The State Educational Technology Directors Association (SETDA) recently issued a policy brief that summarizes issues and provides recommendations regarding accessibility of digital content for all students, with special attention to students with disabilities. In 2012 SETDA released Out of Print: Reimagining the K-12 Textbook in a Digital Age. This latest brief follows up on and expands the information in that seminal report.
The report focuses on the surge of new technology and the promise those advances hold for improving teaching and learning. When developed as open educational resources (OER) – “teaching and learning materials licensed in such a way that they are free and may be used, reused, remixed, and otherwise customized to meet specific needs” – accessible digital materials can be tailored to meet individual students’ needs from the outset. They are created using the principles of universal design for learning (UDL) and can be more broadly and easily disseminated.
The SETDA brief notes that accessibility of materials is not only good policy, but also required by federal law. Under the Individuals with Disabilities Education Act (IDEA), the Americans with Disabilities Act (ADA), and Section 504 of the Rehabilitation Act, school districts must ensure all students can access materials and participate in the general education curriculum.
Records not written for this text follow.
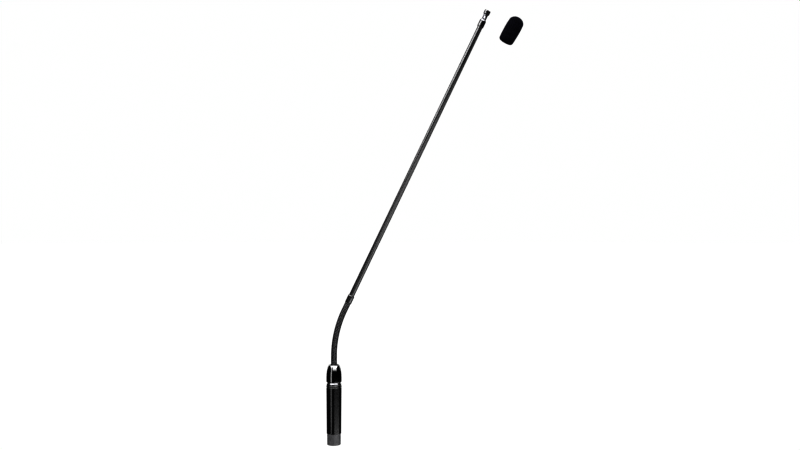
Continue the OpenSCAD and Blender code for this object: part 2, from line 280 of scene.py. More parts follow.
class Look:
    """A Principled material and short ways to feed it procedural detail."""

    def __init__(self, name, roughness=0.4, metallic=0.0, coat=0.0, coat_roughness=0.1):
        self.material = bpy.data.materials.new(name)
        self.material.use_nodes = True
        self.tree = self.material.node_tree
        self.shader = self.tree.nodes["Principled BSDF"]
        self.shader.inputs["Roughness"].default_value = roughness
        self.shader.inputs["Metallic"].default_value = metallic
        self.shader.inputs["Coat Weight"].default_value = coat
        self.shader.inputs["Coat Roughness"].default_value = coat_roughness
        self.bumped = None
        self.place = self.tree.nodes.new("ShaderNodeTexCoord").outputs["Object"]

    def link(self, source, target):
        self.tree.links.new(source, target)

    def stretched(self, scale, lean=0.0):
        """Coordinates squeezed along an axis that leans in the XZ plane."""
        node = self.tree.nodes.new("ShaderNodeMapping")
        node.vector_type = "TEXTURE"
        node.inputs["Rotation"].default_value = (0, lean, 0)
        node.inputs["Scale"].default_value = scale
        self.link(self.place, node.inputs["Vector"])
        return node.outputs["Vector"]

    def noise(self, scale, detail=4.0, roughness=0.55, place=None):
        node = self.tree.nodes.new("ShaderNodeTexNoise")
        node.inputs["Scale"].default_value = scale
        node.inputs["Detail"].default_value = detail
        node.inputs["Roughness"].default_value = roughness
        self.link(place or self.place, node.inputs["Vector"])
        return node.outputs["Fac"]

    def cells(self, scale):
        node = self.tree.nodes.new("ShaderNodeTexVoronoi")
        node.inputs["Scale"].default_value = scale
        self.link(self.place, node.inputs["Vector"])
        return node.outputs["Distance"]

    def attribute(self, name):
        node = self.tree.nodes.new("ShaderNodeAttribute")
        node.attribute_name = name
        return node.outputs["Fac"]

    def range(self, value, low, high, to_low, to_high):
        node = self.tree.nodes.new("ShaderNodeMapRange")
        node.inputs["From Min"].default_value = low
        node.inputs["From Max"].default_value = high
        node.inputs["To Min"].default_value = to_low
        node.inputs["To Max"].default_value = to_high
        self.link(value, node.inputs["Value"])
        return node.outputs["Result"]

    def math(self, operation, a, b):
        node = self.tree.nodes.new("ShaderNodeMath")
        node.operation = operation
        for value, target in ((a, node.inputs[0]), (b, node.inputs[1])):
            if isinstance(value, (int, float)):
                target.default_value = value
            else:
                self.link(value, target)
        return node.outputs["Value"]

    def mixed(self, factor, a, b):
        node = self.tree.nodes.new("ShaderNodeMix")
        node.data_type = "RGBA"
        self.link(factor, node.inputs["Factor"])
        for value, target in ((a, node.inputs[6]), (b, node.inputs[7])):
            if isinstance(value, tuple):
                target.default_value = (*value, 1)
            else:
                self.link(value, target)
        return node.outputs[2]

    def color(self, value):
        self.link(value, self.shader.inputs["Base Color"])

    def rough(self, value):
        self.link(value, self.shader.inputs["Roughness"])

    def bump(self, height, distance, strength=1.0):
        node = self.tree.nodes.new("ShaderNodeBump")
        node.inputs["Distance"].default_value = distance
        node.inputs["Strength"].default_value = strength
        self.link(height, node.inputs["Height"])
        if self.bumped:
            self.link(self.bumped, node.inputs["Normal"])
        self.bumped = node.outputs["Normal"]
        self.link(self.bumped, self.shader.inputs["Normal"])


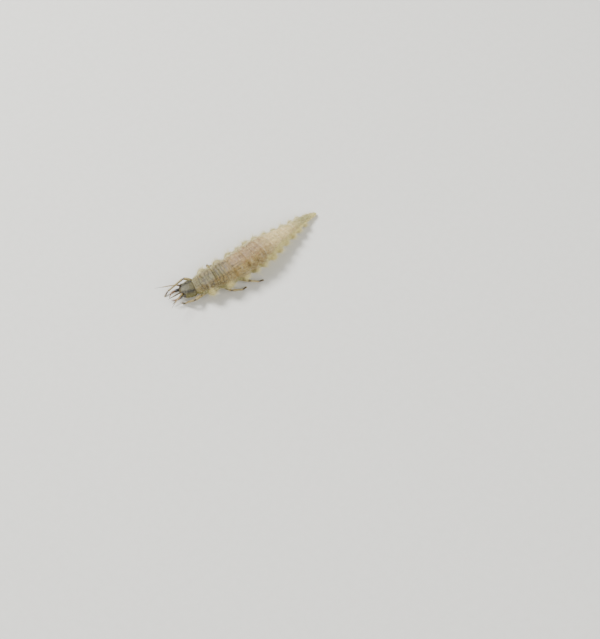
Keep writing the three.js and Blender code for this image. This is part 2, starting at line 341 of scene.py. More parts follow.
def rough(s, angle, sizes, seed, start=0):
    """The start and, added to it, a random field for each of the sizes (cells, height)."""
    fields = (rise * lumps(s, angle, cells, seed + number) for number, (cells, rise) in enumerate(sizes))
    return sum(fields, start)


# Side tubercles: one pair on each segment but the neck and the last two, shorter towards the tail.
# Root and drop are shares of the trunk's half width and height, and tilt is the rise for each mm out.
TUBERCLE_STATIONS = (SEGMENT_ENDS[1:-3] + SEGMENT_ENDS[2:-2]) / 2
TUBERCLE_ROOT, TUBERCLE_DROP, TUBERCLE_TILT = 0.72, 0.08, 0.08
TUBERCLE_UNEVEN, TUBERCLE_SHIFT = 0.12, 0.03  # by how much one's length differs, and its station in mm
TUBERCLE_LUMPS = (((110, 50), 0.03), ((220, 100), 0.012))  # cells along and round the body, and height
tubercle_reach = profile([
    (1.5, 0.2), (2.5, 0.21), (3.4, 0.2), (4.05, 0.17), (4.6, 0.2),
    (5.2, 0.19), (6.4, 0.15), (7.6, 0.12), (8.2, 0.1),
])
tubercle_width = profile([
    (1.5, 0.24), (2.5, 0.27), (4.05, 0.18), (4.6, 0.22), (6.4, 0.18), (8.2, 0.12),
])
TUBERCLE_STRETCH = 1.1  # how much longer it is along the body than high
SOFT_EDGE = 0.07  # how widely a tubercle's foot is rounded off
TUBERCLE_FALL = 3.0  # how steeply its oval dives under the skin beyond its rim
TUBERCLE_CLEAR = 0.16  # how far it has pushed the skin out where all is tubercle
COAT_DEPTH, TUFT_DEPTH = 0.045, 0.09  # how far the skin's mean lies inside the solids, under pile and tufts

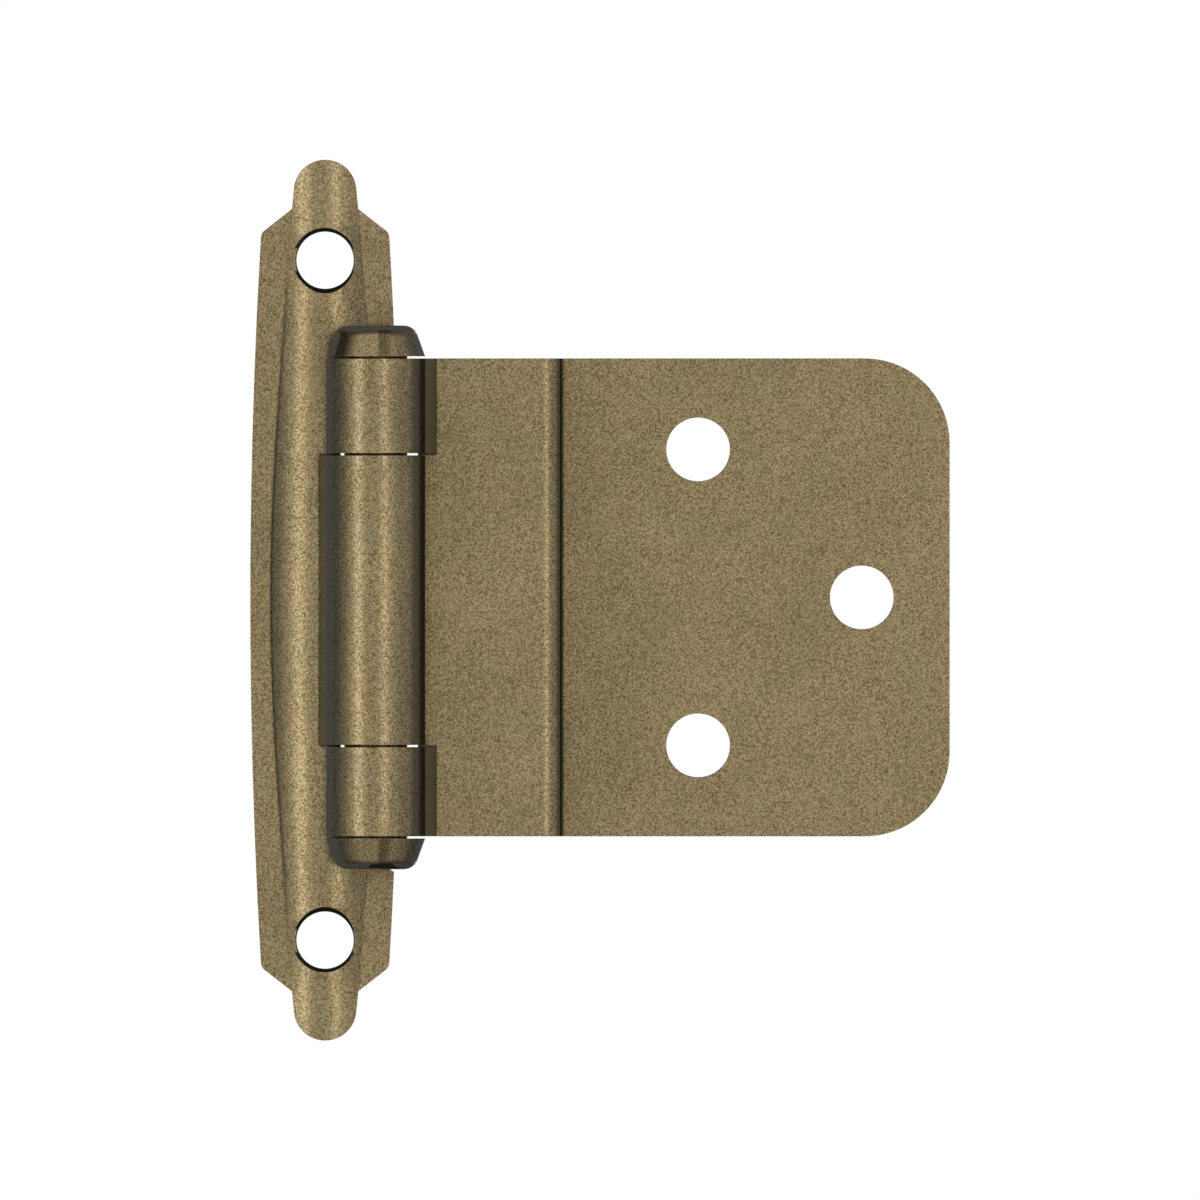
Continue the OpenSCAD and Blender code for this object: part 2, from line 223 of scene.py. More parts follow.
class Bench:
    """Makes the nodes of one material or of the world."""

    def __init__(self, owner: Union[bpy.types.Material, bpy.types.World]) -> None:
        """Start the owner's node tree afresh."""
        owner.use_nodes = True
        self.tree = owner.node_tree
        self.tree.nodes.clear()

    def node(
        self,
        kind: str,
        settings: dict[str, object],
        sockets: dict[Union[int, str], Value],
        result: Union[int, str] = 0,
    ) -> Wire:
        """Add any node.

        Args:
            kind: The node's type.
            settings: Its properties, which are set first.
            sockets: Values or wires for its inputs, by name or number.
            result: The output that is wanted, by name or number.

        Returns:
            That output.
        """
        node = self.tree.nodes.new(kind)
        for name, setting in settings.items():
            setattr(node, name, setting)
        for name, value in sockets.items():
            if isinstance(value, Wire):
                self.tree.links.new(value.socket, node.inputs[name])
            else:
                node.inputs[name].default_value = value
        return Wire(self, node.outputs[result])

    def mix(self, share: Value, first: Value, second: Value) -> Wire:
        """Blend two colours.

        Args:
            share: Share of the second colour, from 0 to 1.
            first: The first colour.
            second: The second colour.

        Returns:
            The blend.
        """
        factor, colour_a, colour_b, blend = 0, 6, 7, 2
        return self.node(
            "ShaderNodeMix",
            {"data_type": "RGBA"},
            {factor: share, colour_a: first, colour_b: second},
            blend,
        )

    def place(self) -> Wire:
        """Give the point's own place on the piece, which turns with the piece."""
        return self.node("ShaderNodeTexCoord", {}, {}, "Object")

    def facing(self) -> Wire:
        """Give the surface's own direction on the piece, which turns with the piece."""
        return self.node("ShaderNodeTexCoord", {}, {}, "Normal")

    def noise(self, place: Value, grain: float, detail: float, seed: float) -> Wire:
        """Add a soft noise with a mean of one half.

        Args:
            place: Where on the piece it is read.
            grain: Size of its cells.
            detail: Number of finer layers on top.
            seed: Which of its many patterns is used.

        Returns:
            The noise, from 0 to 1.
        """
        return self.node(
            "ShaderNodeTexNoise",
            {"noise_dimensions": "4D"},
            {"Vector": place, "Scale": 1 / grain, "Detail": detail, "W": seed},
        )

    def crease(self, reach: float) -> Wire:
        """Find the places that neighbouring surfaces shelter.

        Args:
            reach: How near those surfaces are.

        Returns:
            The sheltered share of the sky, from 0 to 1.
        """
        open_share = self.node(
            "ShaderNodeAmbientOcclusion", {"samples": SHELTER_SAMPLES}, {"Distance": reach}, "AO"
        )
        return 1 - open_share

    def worn_edge(self, radius: float) -> tuple[Wire, Wire]:
        """Round the piece's sharp edges in the shading.

        Args:
            radius: Radius of the rounding.

        Returns:
            The rounded normal, and how far it departs from the true one.
        """
        rounded = self.node("ShaderNodeBevel", {"samples": BEVEL_SAMPLES}, {"Radius": radius})
        true = self.node("ShaderNodeNewGeometry", {}, {}, "Normal")
        same = self.node(
            "ShaderNodeVectorMath", {"operation": "DOT_PRODUCT"}, {0: rounded, 1: true}, "Value"
        )
        return rounded, 1 - same

    def bump(self, height: Wire, depth: float, normal: Wire) -> Wire:
        """Raise a pattern on the surface in the shading.

        Args:
            height: The pattern, from 0 to 1.
            depth: How high it stands.
            normal: The normal that it starts from.

        Returns:
            The bumped normal.
        """
        return self.node(
            "ShaderNodeBump",
            {},
            {"Height": height, "Distance": depth, "Strength": 1.0, "Normal": normal},
        )

    def finish(self, shader: Wire, output: str = "ShaderNodeOutputMaterial") -> None:
        """Send the shader to a new output node."""
        node = self.tree.nodes.new(output)
        self.tree.links.new(shader.socket, node.inputs["Surface"])


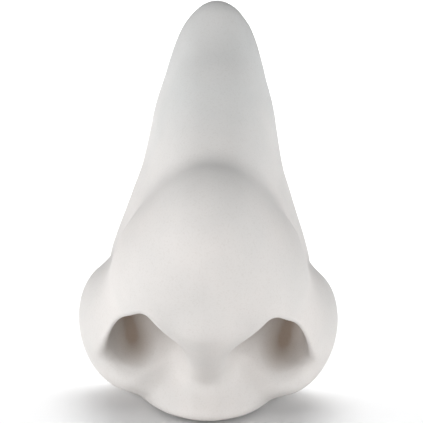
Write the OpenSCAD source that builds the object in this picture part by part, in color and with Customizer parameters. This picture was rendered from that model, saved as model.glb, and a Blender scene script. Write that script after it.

To meet the requirements of these laws, schools must offer fully accessible materials or appropriate modifications and accommodations.
Several recommendations are offered to assist school districts in developing policies on the use of digital materials:
- State and local school leaders should have a clear vision for the integration and increased use of accessible digital content and technologies, including policies that address accessibility based on UDL principles.
- Policymakers should develop guidelines on licensing accessible digital tools, such as OER, so materials can be easily shared and adapted to meet students’ needs.
- As more educators become “content-creators,” all educational staff should be provided professional learning opportunities and technical assistance to learn how to create, use, and modify accessible digital content.
- Educators should have access to online repositories of digital content, evaluated and approved for quality by state departments of education and local school districts.
- Greater investments in research and evaluation should be made to assist in identifying best practices for creation and design of materials and integration into the classroom.
- States and school districts should address the need for more funding to support the creation and use of accessible digital content and technologies, including repurposing funds currently used for traditional learning materials.
You can read the full brief online at http://www.setda.org/wp-content/uploads/2014/03/SETDA_PolicyBrief_Accessibility_FNL.5.29.pdf. LDA is an active participant in the National UDL Task Force which will be working more closely with SETDA going forward on this critical area of interest.